Tandis que la plupart viennent pour s’instruire, pour s’amuser, pour se renseigner, il y a la catégorie de ceux qui se rendent à la bibliothèque par métier. Nous ne parlons pas, bien entendu, des académiciens en quête d’une idée pour un discours, des artistes à la recherche d’une conception grandiose, des bibliophiles en campagne pour quelque manuscrit « rare et curieux. » Ce sont les rois de la maison et quelques-uns de ces hôtes, les plus fidèles, jouissent même de la prérogative très-enviée de pouvoir déposer leurs cartons ou leur portefeuille dans les armoires vides.
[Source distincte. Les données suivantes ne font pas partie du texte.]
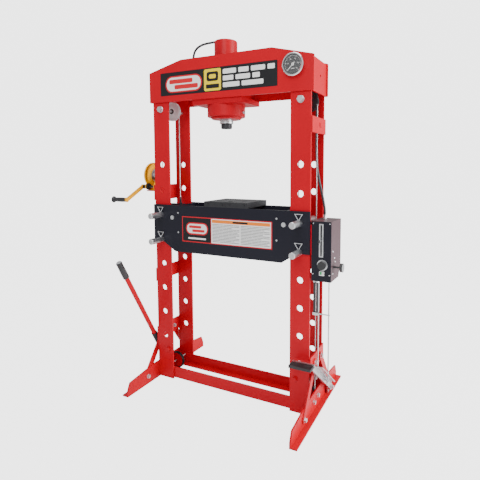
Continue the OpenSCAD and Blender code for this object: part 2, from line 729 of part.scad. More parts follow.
// The pump block inside the case, bolted to the tie plate through the case's back
module pump_body() {
    color("silver") {
        translate([pump_x + case_t, pump_y + 62, pump_z + 70]) cube([50, 50, 190]);
        difference() {
            translate([pump_x + case_t, lever_y - 14, lever_z - 16]) cube([42, pump_y + 62 - lever_y + 14, 32]);
            bar_x(8 + 2 * run_gap, pump_x + case_t + 22, pump_x + case_t + 60, lever_y, lever_z);
        }
        translate([pump_x + case_t + 26, pump_y + 87, pump_z + 260]) cylinder(d = 40, h = pump_h - 260 - case_t);
    }
}
lever_y = pump_y + 26;
lever_z = slot_z + slot_h / 2;
module valve_lever() {
    color("silver") {
        bar_x(20, slot_x - 2, slot_x + 2, lever_y, lever_z);
        translate([slot_x - 1.5, lever_y - 62, lever_z - 4]) cube([3, 60, 8]);
        bar_x(16, slot_x - 3, slot_x + 3, lever_y - 62, lever_z);
        bar_x(8, pump_x + case_t + 34, slot_x + 1, lever_y, lever_z);
    }
}
module speed_knob() {
    color([0.1, 0.1, 0.1]) {
        bar_y(42, pump_y - panel_t - 18, pump_y - panel_t - 2.5, knob_x, knob_z);
        bar_y(10, pump_y - panel_t - 2.5, pump_y + 12, knob_x, knob_z);
    }
}
module release_knob() {
    x = pump_x + pump_w;
    color("silver") {
        bar_x(10, x - 12, x + release_len, release_y, release_z);
        bar_x(release_d, x + release_len, x + release_len + 14, release_y, release_z);
    }
}
module air_hoses() {
    z = pump_z - 166;
    color("black") for (x = [10, 26]) translate([pump_x + x, air_y, 0]) {
        translate([0, 0, z]) cylinder(d = 11, h = pump_z - 12 - z);
        translate([0, 0, pump_z - 12]) cylinder(d = 15, h = 12, $fn = 6);
    }
    color("silver") {
        translate([pump_x + 3, air_y - 8, z - 14]) cube([30, 16, 14]);
        bar_x(6, pump_x + 33, pump_x + 92, air_y, z - 7);
    }
}

// The treadle: its arm, pad and the pins that the two rods hang on
pad_z = pivot[1] + pedal_len * sin(pedal_angle) - 12;
pad_w = 118;
pad_l = 64;
pad_t = 14;
plate_w = 50;
plate_t = 4;
plate_l = 330;
rod_slot = 15;
module pedal_arm() {
    end_y = pivot[0] - pedal_len * cos(pedal_angle);
    color("silver") {
        difference() {
            translate([pedal_x, 0, 0]) rotate([90, 0, 90]) linear_extrude(plate_w) difference() {
                translate(pivot) rotate(180 - pedal_angle)
                    translate([pedal_len - plate_l, -pedal_h / 2 - plate_t]) square([plate_l, plate_t]);
                translate([end_y - 60, pad_z]) square([200, 60]);
            }
            translate([rod_x[1] - 4, rod_y[1] - 50, pivot[1] - 60]) cube([rod_slot, 110, 300]);
        }
        translate([pedal_x, 0, 0]) rotate([90, 0, 90]) linear_extrude(pedal_t) difference() {
            union() {
                translate(pivot) circle(d = pedal_h + 8);
                translate(pivot) rotate(180 - pedal_angle) translate([0, -pedal_h / 2])
                    square([pedal_len, pedal_h]);
            }
            translate(pivot) circle(d = 12 + 2 * run_gap);
            translate([end_y - 60, pad_z]) square([200, 60]);
        }
        bar_x(hang_d, pin_len[0], pedal_x, rod_y[0], pivot[1] + (pivot[0] - rod_y[0]) * tan(pedal_angle));
        bar_x(hang_d, pedal_x + pedal_t, pin_len[1], rod_y[1],
            pivot[1] + (pivot[0] - rod_y[1]) * tan(pedal_angle));
    }
    color("black") translate([pedal_x + pedal_t - pad_w, end_y - pad_l + 30, pad_z]) difference() {
        cube([pad_w, pad_l, pad_t]);
        for (i = [1 : 6]) translate([-1, i * 9 - 2, pad_t - 3]) cube([pad_w + 2, 3, 4]);
    }
}
module pedal_bracket() {
    color("silver") {
        difference() {
            translate([pump_x + 9, pivot[0] - 20, foot_t]) cube([8, 36, 48]);
            bar_x(12 - 0.02, pump_x + 8, pump_x + 18, pivot[0], pivot[1]);
        }
        bar_x(12, pump_x + 9, pedal_x + pedal_t + 4, pivot[0], pivot[1]);
        head_x(pedal_x + pedal_t + 4, pivot[0], pivot[1], 18, 1);
    }
}
module pedal_rod(i) {
    x = rod_x[i];
    y = rod_y[i];
    z = pivot[1] + (pivot[0] - y) * tan(pedal_angle);
    h = hang_d + hang_play;
    color("silver") {
        difference() {
            translate([x, y - 28, z - h / 2 - 6]) cube([link_t, 56, h + 12]);
            translate([x - 1, y - 22, z - h / 2]) cube([link_t + 2, 44, h]);
        }
        translate([x + link_t / 2, y, z + h / 2 + 5]) cylinder(d = rod_d, h = pump_z + 50 - z - h / 2);
    }
}
module pedal_rod_front() { pedal_rod(0); }
module pedal_rod_rear() { pedal_rod(1); }

// Printed plates: the beam's banner, the bed's notice and a small one on the pump
label_t = 0.8;
module labels() {
    color([0.1, 0.1, 0.1]) translate([82 - beam_half, -half_d - beam_t - label_t, beam_z + 34])
        cube([2 * beam_half - 273, label_t, 128]);
    color("white") translate([95 - up_in, -bed_full - label_t, bed_bottom + 64])
        cube([2 * up_in - 190, label_t, 146]);
    color("white") translate([slot_x - 9, pump_y - panel_t - label_t, pump_z + 30]) cube([26, label_t, 22]);
}

upright_front_left();
upright_front_right();
upright_rear_left();
upright_rear_right();
beam_front();
beam_rear();
beam_inner_plates();
cylinder_bracket();
base_beam_front();
base_beam_rear();
foot_left();
foot_right();
foot_struts();
tie_plates();
frame_bolts();
foot_bolts();
pulley_axles();
cylinder_barrel();
cylinder_collar();
bleed_screw();
ram_rod();
ram_tip();
gauge_case();
gauge_needle();
hose_elbow();
oil_hose();
pulley_left();
pulley_right();
lower_pulley_left();
lower_pulley_right();
winch_rope();
rope_ends();
bed_front();
bed_rear();
bed_spacers();
bed_screws();
arbor_plate_left();
arbor_plate_right();
pin_upper_left();
pin_upper_right();
pin_lower_left();
pin_lower_right();
winch_frame();
winch_drum();
winch_crank();
crank_grip();
pump_handle();
handle_socket();
pump_case();
pump_panel();
pump_body();
valve_lever();
speed_knob();
release_knob();
air_hoses();
pedal_arm();
pedal_bracket();
pedal_rod_front();
pedal_rod_rear();
labels();
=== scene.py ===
"""Looks of the hydraulic shop press: paint, plate, printed plates, gauge, hoses and ropes. Metres."""
import json
import math

import bpy
from mathutils import Matrix, Vector

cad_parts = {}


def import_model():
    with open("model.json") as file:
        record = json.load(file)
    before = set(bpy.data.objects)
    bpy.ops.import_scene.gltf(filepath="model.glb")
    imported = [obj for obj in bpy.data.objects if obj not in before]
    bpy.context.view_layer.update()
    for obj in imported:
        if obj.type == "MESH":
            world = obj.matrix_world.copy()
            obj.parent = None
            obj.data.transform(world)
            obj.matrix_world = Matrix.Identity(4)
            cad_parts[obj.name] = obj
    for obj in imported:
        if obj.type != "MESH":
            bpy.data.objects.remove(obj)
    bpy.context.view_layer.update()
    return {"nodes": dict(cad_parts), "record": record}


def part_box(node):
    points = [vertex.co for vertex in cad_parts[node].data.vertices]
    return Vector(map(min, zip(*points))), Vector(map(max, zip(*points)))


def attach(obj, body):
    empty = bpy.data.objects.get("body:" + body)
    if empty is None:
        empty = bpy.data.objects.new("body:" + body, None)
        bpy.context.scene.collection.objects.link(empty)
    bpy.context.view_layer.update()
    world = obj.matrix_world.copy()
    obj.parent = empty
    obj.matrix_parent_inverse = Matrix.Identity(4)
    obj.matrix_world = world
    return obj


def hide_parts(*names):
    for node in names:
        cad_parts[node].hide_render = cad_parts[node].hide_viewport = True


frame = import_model()
NODES = frame["nodes"]
MM = 0.001

# Camera
CAMERA_AT = (1.1726, -2.0118, 1.2912)
CAMERA_YAW = 25.38
CAMERA_PITCH = 4.63
CAMERA_LENS = 30.68
CAMERA_SHIFT = (-0.0625, -0.0837)


def add_camera():
    data = bpy.data.cameras.new("camera")
    data.lens = CAMERA_LENS
    data.shift_x, data.shift_y = CAMERA_SHIFT
    data.clip_end = 60
    camera = bpy.data.objects.new("camera", data)
    camera.location = CAMERA_AT
    camera.rotation_euler = (math.radians(90 - CAMERA_PITCH), 0, math.radians(CAMERA_YAW))
    bpy.context.collection.objects.link(camera)
    bpy.context.scene.camera = camera


add_camera()


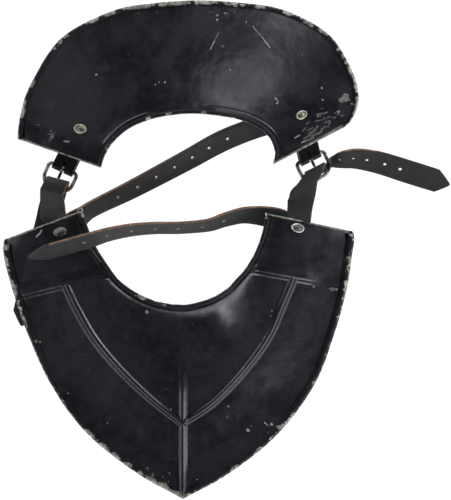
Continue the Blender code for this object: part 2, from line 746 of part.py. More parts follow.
def strap(name, rows, shares, seat, axes=None):
    """A strap through its rows, with an arrow end, punched holes, its rivet's hole and a buckle prong's hole."""
    smooth = smooth_rows(rows, 2)
    smooth += tip_rows(smooth, ARROW)
    made = ribbon(name, smooth, STRAP, (0.03, 0.028, 0.027), 0.5)
    holes = bmesh.new()
    for share in shares:
        spot, outward = before_tip(smooth, share)
        add_pin(holes, spot, outward, HOLE, 3 * STRAP, 8)
    centre, normal = seat
    add_pin(holes, centre - normal * (SHEET + STRAP), normal, RIVET_SHANK + PIN_ROOM, 6 * STRAP, 12)
    if axes:
        bow = BUCKLE_LENGTH - 2 * WIRE
        height = WIRE + GAP + PRONG / 2
        size = Matrix.Diagonal((PRONG_WIDTH + 2 * PIN_ROOM, bow * 0.7, PRONG + 2 * PIN_ROOM, 1.0))
        place = axes @ Matrix.Translation((0, -bow * 0.65, height)) @ size
        bmesh.ops.create_cube(holes, size=1.0, matrix=place)
    cut(made, holes)
    return made


def drill(plate, seats):
    """Rivet holes through a plate."""
    holes = bmesh.new()
    for centre, normal in seats:
        add_pin(holes, centre, normal, RIVET_SHANK + PIN_ROOM, 6 * SHEET, 12)
    cut(plate, holes)


def settle():
    """Moves everything so that the middle of the footprint is the origin and the lowest point is at zero."""
    meshes = [item for item in bpy.data.objects if item.display_type != "WIRE"]
    spots = [vertex.co for item in meshes for vertex in item.data.vertices]
    low = Vector([min(spot[i] for spot in spots) for i in range(3)])
    high = Vector([max(spot[i] for spot in spots) for i in range(3)])
    shift = Vector((-(low.x + high.x) / 2, -(low.y + high.y) / 2, -low.z))
    for item in bpy.data.objects:
        item.location = shift


def build():
    clear_scene()
    front_left = plate_seat(FRONT_LEFT, FRONT_LEFT_RIVET, *FRONT_SHAPE)
    front_right = plate_seat(FRONT_RIGHT, FRONT_RIGHT_RIVET, *FRONT_SHAPE)
    back_left = plate_seat(BACK, BACK_LEFT_RIVET, *BACK_SHAPE)
    back_right = plate_seat(BACK, BACK_RIGHT_RIVET, *BACK_SHAPE)
    drill(front_plate(), (front_left, front_right))
    drill(back_plate(), (back_left, back_right))
    strap_stack = SHEET / 2 + ROOT_GAP + 2 * STRAP + LAYER_GAP
    tab_stack = tab_depth(1) + TAB / 2
    rivet("front_left_rivet", front_left, strap_stack)
    rivet("front_right_rivet", front_right, strap_stack)
    rivet("back_left_rivet", back_left, tab_stack)
    rivet("back_right_rivet", back_right, tab_stack)

    left_axes = buckle_axes(back_left, LEFT_TAB_HEADING, LEFT_BAR_HEADING, LEFT_BUCKLE_ROLL)
    right_axes = buckle_axes(back_right, RIGHT_TAB_HEADING, RIGHT_BAR_HEADING, RIGHT_BUCKLE_ROLL)
    for side, axes, seat, heading in (
        ("left", left_axes, back_left, LEFT_TAB_HEADING),
        ("right", right_axes, back_right, RIGHT_TAB_HEADING),
    ):
        buckle_frame(side + "_buckle_frame", axes)
        buckle_prong(side + "_buckle_prong", axes)
        buckle_tab(side + "_buckle_tab", seat, axes, heading)

    left_fold = loop_rows(left_axes, LEFT_FOLD, 0.0, LEFT_SLANT, -90)
    left_closing = root_rows(front_left, LEFT_CLOSING_HEADING, 0, 1)
    left_closing += rise_rows(LEFT_CLOSING_RISE, front_left[0], left_fold[0][0]) + left_fold
    left_closing += tail_rows(LEFT_CLOSING_TAIL, left_axes.translation, LEFT_TAIL)
    strap("left_closing_strap", left_closing, (), front_left, left_axes)
    right_fold = loop_rows(right_axes, RIGHT_FOLD, RIGHT_SLIDE, 0, -60)
    right_closing = root_rows(front_right, RIGHT_CLOSING_HEADING, 0, 1)
    right_closing += rise_rows(RIGHT_CLOSING_RISE, front_right[0], right_fold[0][0]) + right_fold
    right_closing += tail_rows(RIGHT_CLOSING_TAIL, right_axes.translation, RIGHT_TAIL)
    strap("right_closing_strap", right_closing, RIGHT_CLOSING_HOLES, front_right, right_axes)
    left_long = root_rows(front_left, LEFT_LONG_HEADING, 1, -1) + long_rows(LEFT_LONG)
    strap("left_long_strap", left_long, LEFT_LONG_HOLES, front_left)
    right_long = root_rows(front_right, RIGHT_LONG_HEADING, 1, 1) + long_rows(RIGHT_LONG)
    strap("right_long_strap", right_long, RIGHT_LONG_HOLES, front_right)
    settle()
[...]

Le métier vrai consiste à rechercher dans les collections des journaux certaines annonces de la quatrième page. C’est là que l’on court la chance de rencontrer parfois, pour la plus grande joie des avoués, notaires et hommes de loi, des renseignemens sur des héritages à réclamer, sur des recherches faites en vue de découvrir des personnes disparues, etc. Ce travail fatigant est confié souvent à des dames et régulièrement on peut les voir feuilletant les lourds volumes des journaux, notant sur des flèches les trouvailles, hélas ! trop rares pour elles, reprenant le lendemain la tâche de la veille, toujours muettes, toujours gracieuses cependant, toujours penchées sur le lourd volume qui, quand il est terminé, fait place à un autre, à perpétuité.

Tout change ; la bibliothèque seule est immuable et, avec elle, son public. On a eu beau déménager récemment la bibliothèque, on aura beau la changer de place dans cent ans, il y aura encore pour l’observateur, des lecteurs assidus de la Revue des Deux-Mondes, des gens qui annoteront les dictionnaires, des dames qui feuilletteront des collections de journaux, et des potaches qui viendront chanter leur amour en s’accompagnant de la lyre des poètes défunts.